==== Data
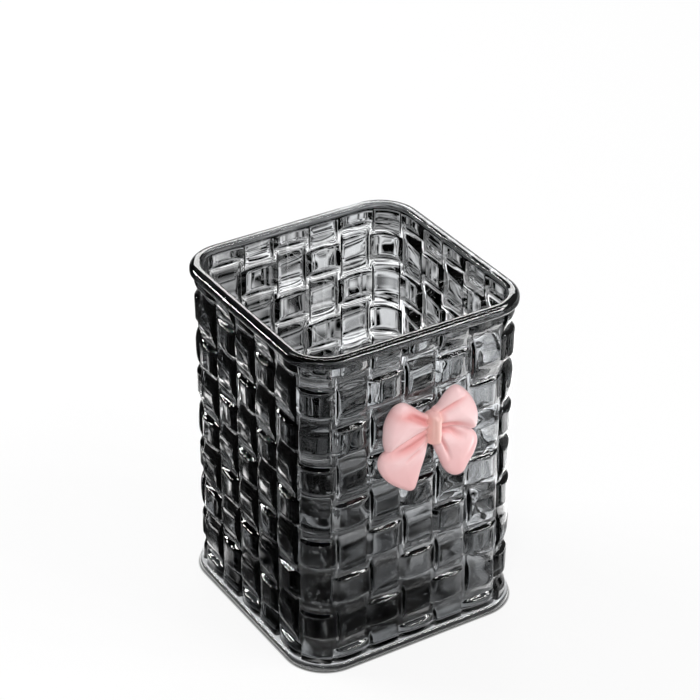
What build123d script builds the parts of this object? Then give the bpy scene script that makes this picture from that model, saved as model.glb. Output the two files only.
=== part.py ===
from build123d import *
import math
import os

os.makedirs("parts", exist_ok=True)

# Cup for makeup brushes: one clear moulding with a woven outside, and a resin bow glued on its front.
# Millimetres. The underside rests on Z = 0, the cup's axis is Z, and the bow is on the -Y side.

# Outlines are rounded squares, all with their corner arcs on the same four centres
cup_height = 100.0
arc_centre = 23.5
inside_half = 32.5
groove_half = 33.5
crest_half = 34.6
edge_half = 35.7

base_thickness = 2.0
base_top_round = 0.8
base_under_round = 0.5
rim_height = 2.6
rim_top_round = 0.9
rim_under_round = 0.5
wall_top = cup_height - rim_height

# Weave: upright straps cross level ribbons, one over and one under, twenty-four columns round
column_pitch = 10.5
face_columns = 5
row_pitch = 12.0
row_count = 9
lowest_row = 1.7
strap_half_width = 4.7
strap_end_rise = 0.3
ribbon_half_width = 5.2
ribbon_half_height = 4.1
ribbon_end_rise = 0.4
strap_half_length = row_pitch - ribbon_half_height
root_depth = 0.3
corner_half_angle = 30.0
strap_half_angle = 27.0
ribbon_half_angle = 28.5

# Bow: thicknesses are measured out from its flat back
bow_x = 1.2
bow_z = 70.5
bow_back = 35.0
loop_thickness = 4.4
tail_thickness = 3.2
knot_thickness = 5.2
knot_centre = (0.8, 0.3)
knot_width = 4.4
knot_height = 9.6
knot_round = 1.5
knot_edge_round = 1.2
pad_width = 12.0
pad_height = 9.0
pad_depth = 0.5


def rounded_square(half):
    return RectangleRounded(2 * half, 2 * half, half - arc_centre)


def slab(half, low, high):
    return Pos(0, 0, low) * extrude(rounded_square(half), amount=high - low)


def turned(point, degrees):
    angle = math.radians(degrees)
    return (
        point[0] * math.cos(angle) - point[1] * math.sin(angle),
        point[0] * math.sin(angle) + point[1] * math.cos(angle),
    )


def arched_face(foot_a, end_a, crest, end_b, foot_b):
    """Face under an arch: two short sides, the arch through its crest, and a straight foot."""
    edges = [
        Line(foot_a, end_a),
        ThreePointArc(end_a, crest, end_b),
        Line(end_b, foot_b),
        Line(foot_b, foot_a),
    ]
    return make_face(edges)


def row_height(row):
    return lowest_row + row * row_pitch


def strap_is_over(column, row):
    # Corner columns count as column 0 and the face columns as 1 to 5
    return (column + row) % 2 == 0


# Smooth base plate, whose edge stands out as the foot
def make_base():
    plate = slab(edge_half, 0, base_thickness)
    top_edge = plate.faces().sort_by(Axis.Z)[-1].outer_wire().edges()
    plate = fillet(top_edge, base_top_round)
    under_edge = plate.faces().sort_by(Axis.Z)[0].outer_wire().edges()
    return fillet(under_edge, base_under_round)


# Bead round the mouth
def make_rim():
    ring = slab(edge_half, wall_top, cup_height) - slab(inside_half, wall_top, cup_height)
    top_edges = ring.faces().sort_by(Axis.Z)[-1].edges()
    ring = fillet(top_edges, rim_top_round)
    under_edge = ring.faces().sort_by(Axis.Z)[0].outer_wire().edges()
    return fillet(under_edge, rim_under_round)


# Strap and ribbon crests on a flat side, drawn on the side that faces -Y
def face_strap(column_x, middle):
    low = middle - strap_half_length
    high = middle + strap_half_length
    left = column_x - strap_half_width
    foot = -(groove_half - root_depth)
    end = -(groove_half + strap_end_rise)
    face = arched_face(
        (left, foot, low), (left, end, low), (left, -crest_half, middle), (left, end, high), (left, foot, high)
    )
    return extrude(face, amount=2 * strap_half_width, dir=(1, 0, 0))


def face_ribbon(column_x, middle):
    low = middle - ribbon_half_height
    left = column_x - ribbon_half_width
    right = column_x + ribbon_half_width
    foot = -(groove_half - root_depth)
    end = -(groove_half + ribbon_end_rise)
    face = arched_face(
        (left, foot, low), (left, end, low), (column_x, -crest_half, low), (right, end, low), (right, foot, low)
    )
    return extrude(face, amount=2 * ribbon_half_height, dir=(0, 0, 1))


def face_sector():
    reach = 20.0
    side = turned((0, -reach), 45 - corner_half_angle)
    points = [
        (-arc_centre, -arc_centre),
        (-arc_centre - side[0], -arc_centre + side[1]),
        (arc_centre + side[0], -arc_centre + side[1]),
        (arc_centre, -arc_centre),
    ]
    return extrude(make_face(Polyline(*points, close=True)), amount=wall_top)


def make_face_wall():
    sheet = slab(groove_half, base_thickness, wall_top) - slab(inside_half, base_thickness, wall_top)
    sheet = sheet & face_sector()
    crests = []
    for column in range(1, face_columns + 1):
        column_x = (column - (face_columns + 1) / 2) * column_pitch
        for row in range(row_count):
            make_crest = face_strap if strap_is_over(column, row) else face_ribbon
            crests.append(make_crest(column_x, row_height(row)))
    limits = slab(crest_half, base_thickness, wall_top)
    crests = [crest & limits for crest in crests]
    return sheet.fuse(*crests)


# The same crests bent round a corner, drawn about the arc's own centre and facing +X
def corner_strap(middle):
    low = middle - strap_half_length
    high = middle + strap_half_length
    foot = groove_half - root_depth - arc_centre
    end = groove_half + strap_end_rise - arc_centre
    crest = crest_half - arc_centre
    face = arched_face((foot, 0, low), (end, 0, low), (crest, 0, middle), (end, 0, high), (foot, 0, high))
    return Rot(0, 0, -strap_half_angle) * revolve(face, Axis.Z, 2 * strap_half_angle)


def corner_ribbon(middle):
    low = middle - ribbon_half_height
    foot = groove_half - root_depth - arc_centre
    end = groove_half + ribbon_end_rise - arc_centre
    crest = crest_half - arc_centre
    starts = [turned((radius, 0), -ribbon_half_angle) + (low,) for radius in (foot, end)]
    stops = [turned((radius, 0), ribbon_half_angle) + (low,) for radius in (end, foot)]
    foot_arc = ThreePointArc(stops[1], (foot, 0, low), starts[0])
    crest_arc = ThreePointArc(starts[1], (crest, 0, low), stops[0])
    face = make_face([Line(*starts), crest_arc, Line(*stops), foot_arc])
    return extrude(face, amount=2 * ribbon_half_height, dir=(0, 0, 1))


def make_corner_wall():
    near = inside_half - arc_centre
    far = groove_half - arc_centre
    corners = [(near, 0, base_thickness), (far, 0, base_thickness), (far, 0, wall_top), (near, 0, wall_top)]
    section = make_face(Polyline(*corners, close=True))
    sheet = Rot(0, 0, -corner_half_angle) * revolve(section, Axis.Z, 2 * corner_half_angle)
    limits = Pos(0, 0, base_thickness) * extrude(Circle(crest_half), amount=wall_top - base_thickness)
    crests = []
    for row in range(row_count):
        make_crest = corner_strap if strap_is_over(0, row) else corner_ribbon
        crests.append(make_crest(row_height(row)) & limits)
    return sheet.fuse(*crests)


# Bow, drawn from the front: first number to the right, second number up, both from the bow's middle.
# Each outline is a smooth curve through its points, closed straight behind the knot.
left_loop_outline = [
    (-0.6, 4.4), (-3.4, 7.0), (-6.4, 10.0), (-9.4, 11.5), (-12.4, 9.6), (-14.2, 4.5), (-14.0, -0.6),
    (-9.5, -0.9), (-5.0, 0.2), (-0.6, 0.9),
]
right_loop_outline = [
    (0.8, 4.9), (3.1, 8.4), (5.7, 10.9), (8.4, 11.5), (11.4, 9.8), (13.9, 6.0), (15.2, 1.3), (15.0, -1.8),
    (13.0, -2.9), (10.4, -1.9), (6.6, -0.7), (0.8, 0.7),
]
left_tail_outline = [
    (-0.6, 0.9), (-5.0, 0.2), (-9.5, -0.9), (-13.8, -1.5), (-16.0, -4.4), (-15.4, -8.0), (-12.7, -12.0),
    (-9.0, -15.3), (-6.1, -16.9), (-4.2, -16.0), (-3.3, -12.7), (-2.0, -8.0), (-0.6, -3.6),
]
right_tail_outline = [
    (0.8, 0.7), (6.6, -0.7), (10.4, -1.9), (13.4, -3.4), (15.4, -6.2), (15.4, -9.9), (13.8, -13.7),
    (11.9, -17.4), (9.6, -18.0), (7.2, -16.8), (5.0, -14.0), (3.2, -9.6), (0.8, -3.6),
]
# How far out each section of a puffed lobe lies, as a share of its thickness, and how wide it is there
crown_sections = [(0.0, 0.94), (0.3, 1.0), (0.75, 0.88), (1.0, 0.6)]
# Pleats run out from the knot: where each starts, where it fades out, and its half-width at the start
loop_pleats = [
    ((-1.2, 2.9), (-10.0, 8.4), 0.7),
    ((1.6, 3.9), (10.8, 8.2), 0.6),
    ((1.8, 2.6), (7.4, 1.8), 0.5),
]
tail_pleats = [
    ((-1.6, -1.4), (-12.4, -4.2), 0.6),
    ((-1.4, -2.4), (-8.6, -6.6), 0.5),
    ((2.0, -0.9), (10.4, -5.2), 0.6),
    ((2.4, -2.6), (5.8, -10.4), 0.5),
]


def bow_point(point, depth):
    return (bow_x + point[0], -(bow_back + depth), bow_z + point[1])


def middle_point(points):
    count = len(points)
    return (sum(point[0] for point in points) / count, sum(point[1] for point in points) / count)


def crowned(outline, thickness):
    """Puffed shape: the outline swells from its back, then draws in towards its crown."""
    root = middle_point([outline[0], outline[-1]])
    hub = middle_point([root, middle_point(outline)])
    faces = []
    for depth, scale in crown_sections:
        points = []
        for point in outline:
            drawn_in = (hub[0] + scale * (point[0] - hub[0]), hub[1] + scale * (point[1] - hub[1]))
            points.append(bow_point(drawn_in, depth * thickness))
        faces.append(make_face([Spline(*points), Line(points[-1], points[0])]))
    return loft(faces)


def pleat(start, stop, half_width, depth):
    begin = Vector(*bow_point(start, depth))
    run = Vector(*bow_point(stop, depth)) - begin
    plane = Plane(origin=begin, z_dir=run.normalized())
    cutter = Cone(half_width, 0.1, run.length, align=(Align.CENTER, Align.CENTER, Align.MIN))
    return plane * cutter


def make_knot():
    band = RectangleRounded(knot_width, knot_height, knot_round)
    plane = Plane(origin=bow_point(knot_centre, 0), x_dir=(1, 0, 0), z_dir=(0, -1, 0))
    knot = extrude(plane * band, amount=knot_thickness)
    front_face = knot.faces().sort_by(Axis.Y)[0]
    return fillet(front_face.outer_wire().edges(), knot_edge_round)


def make_lobe(outline, thickness, pleats, neighbours):
    lobe = crowned(outline, thickness)
    for start, stop, half_width in pleats:
        lobe -= pleat(start, stop, half_width, thickness)
    for neighbour in neighbours:
        lobe -= neighbour
    return max(lobe.solids(), key=lambda solid: solid.volume)


# Clear pad of glue that fills the weave behind the knot
def make_pad(wall):
    plane = Plane(origin=bow_point(knot_centre, 0), x_dir=(1, 0, 0), z_dir=(0, 1, 0))
    pad = extrude(plane * Ellipse(pad_width / 2, pad_height / 2), amount=bow_back - crest_half + pad_depth)
    pad -= wall
    return max(pad.solids(), key=lambda solid: solid.volume)


nodes = {"base_plate": make_base(), "rim_bead": make_rim()}

face_wall = make_face_wall()
corner_wall = make_corner_wall()
for turn, side in enumerate(("front", "right", "rear", "left")):
    nodes[side + "_wall"] = Rot(0, 0, 90 * turn) * face_wall
corner_names = ("front_right", "rear_right", "rear_left", "front_left")
for turn, corner in enumerate(corner_names):
    placed = Pos(arc_centre, -arc_centre, 0) * Rot(0, 0, -45) * corner_wall
    nodes[corner + "_corner"] = Rot(0, 0, 90 * turn) * placed

knot = make_knot()
left_loop = make_lobe(left_loop_outline, loop_thickness, loop_pleats[:1], [knot])
right_loop = make_lobe(right_loop_outline, loop_thickness, loop_pleats[1:], [knot])
left_tail = make_lobe(left_tail_outline, tail_thickness, tail_pleats[:2], [knot, left_loop])
right_tail = make_lobe(right_tail_outline, tail_thickness, tail_pleats[2:], [knot, right_loop, left_tail])
nodes["bow_knot"] = knot
nodes["bow_left_loop"] = left_loop
nodes["bow_right_loop"] = right_loop
nodes["bow_left_tail"] = left_tail
nodes["bow_right_tail"] = right_tail
nodes["glue_pad"] = make_pad(nodes["front_wall"])

for name, shape in nodes.items():
    export_step(shape, f"parts/{name}.step")
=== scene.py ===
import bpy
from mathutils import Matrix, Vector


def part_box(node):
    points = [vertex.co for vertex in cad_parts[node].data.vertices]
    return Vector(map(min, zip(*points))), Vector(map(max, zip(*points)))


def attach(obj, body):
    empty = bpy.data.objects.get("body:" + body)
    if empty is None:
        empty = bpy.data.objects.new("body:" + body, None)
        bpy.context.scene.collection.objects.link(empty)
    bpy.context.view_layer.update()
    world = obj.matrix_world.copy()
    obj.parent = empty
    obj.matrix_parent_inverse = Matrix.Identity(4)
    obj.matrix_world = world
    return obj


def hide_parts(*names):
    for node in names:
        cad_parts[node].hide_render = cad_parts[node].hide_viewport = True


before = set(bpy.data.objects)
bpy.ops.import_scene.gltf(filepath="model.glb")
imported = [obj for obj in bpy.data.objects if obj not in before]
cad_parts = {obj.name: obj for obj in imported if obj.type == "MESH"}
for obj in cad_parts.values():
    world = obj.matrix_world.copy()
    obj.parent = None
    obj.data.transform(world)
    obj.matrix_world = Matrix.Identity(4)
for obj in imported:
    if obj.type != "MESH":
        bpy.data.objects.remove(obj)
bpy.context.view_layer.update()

import math

import bpy
import numpy as np
from mathutils import Vector

# A square cup of smoky clear plastic with a woven outside, and a pink resin bow on its front.
# Metres throughout. Sizes written as so many * mm are real millimetres.
mm = 0.001
scene = bpy.context.scene
scene.view_settings.view_transform = "Standard"


# Small helpers for node trees

def feed(tree, socket, value):
    if isinstance(value, bpy.types.NodeSocket):
        tree.links.new(value, socket)
    else:
        socket.default_value = value


def maths(tree, operation, *values, clamp=False):
    node = tree.nodes.new("ShaderNodeMath")
    node.operation = operation
    node.use_clamp = clamp
    for socket, value in zip(node.inputs, values):
        feed(tree, socket, value)
    return node.outputs[0]


def combined(tree, operation, first, *others):
    # One operation over several values, such as their product or the largest of them
    for other in others:
        first = maths(tree, operation, first, other)
    return first


def blendColours(tree, share, first, second):
    node = tree.nodes.new("ShaderNodeMix")
    node.data_type = "RGBA"
    feed(tree, node.inputs["Factor"], share)
    feed(tree, node.inputs["A"], first)
    feed(tree, node.inputs["B"], second)
    return node.outputs["Result"]


def remap(tree, value, fromLow, fromHigh, toLow, toHigh):
    node = tree.nodes.new("ShaderNodeMapRange")
    for socket, number in zip(node.inputs, (value, fromLow, fromHigh, toLow, toHigh)):
        feed(tree, socket, number)
    return node.outputs[0]


def noise(tree, place, scale, detail=2.0, roughness=0.5):
    node = tree.nodes.new("ShaderNodeTexNoise")
    tree.links.new(place, node.inputs["Vector"])
    feed(tree, node.inputs["Scale"], scale)
    node.inputs["Detail"].default_value = detail
    node.inputs["Roughness"].default_value = roughness
    return node.outputs[0]


def distanceFrom(tree, place, centre):
    node = tree.nodes.new("ShaderNodeVectorMath")
    node.operation = "DISTANCE"
    tree.links.new(place, node.inputs[0])
    node.inputs[1].default_value = centre
    return node.outputs["Value"]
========
Emit only the lines from the one containing "knot = make_knot()" through the one containing "obj.parent = empty", copied exactly.

**Solution:**
knot = make_knot()
left_loop = make_lobe(left_loop_outline, loop_thickness, loop_pleats[:1], [knot])
right_loop = make_lobe(right_loop_outline, loop_thickness, loop_pleats[1:], [knot])
left_tail = make_lobe(left_tail_outline, tail_thickness, tail_pleats[:2], [knot, left_loop])
right_tail = make_lobe(right_tail_outline, tail_thickness, tail_pleats[2:], [knot, right_loop, left_tail])
nodes["bow_knot"] = knot
nodes["bow_left_loop"] = left_loop
nodes["bow_right_loop"] = right_loop
nodes["bow_left_tail"] = left_tail
nodes["bow_right_tail"] = right_tail
nodes["glue_pad"] = make_pad(nodes["front_wall"])

for name, shape in nodes.items():
    export_step(shape, f"parts/{name}.step")
=== scene.py ===
import bpy
from mathutils import Matrix, Vector


def part_box(node):
    points = [vertex.co for vertex in cad_parts[node].data.vertices]
    return Vector(map(min, zip(*points))), Vector(map(max, zip(*points)))


def attach(obj, body):
    empty = bpy.data.objects.get("body:" + body)
    if empty is None:
        empty = bpy.data.objects.new("body:" + body, None)
        bpy.context.scene.collection.objects.link(empty)
    bpy.context.view_layer.update()
    world = obj.matrix_world.copy()
    obj.parent = empty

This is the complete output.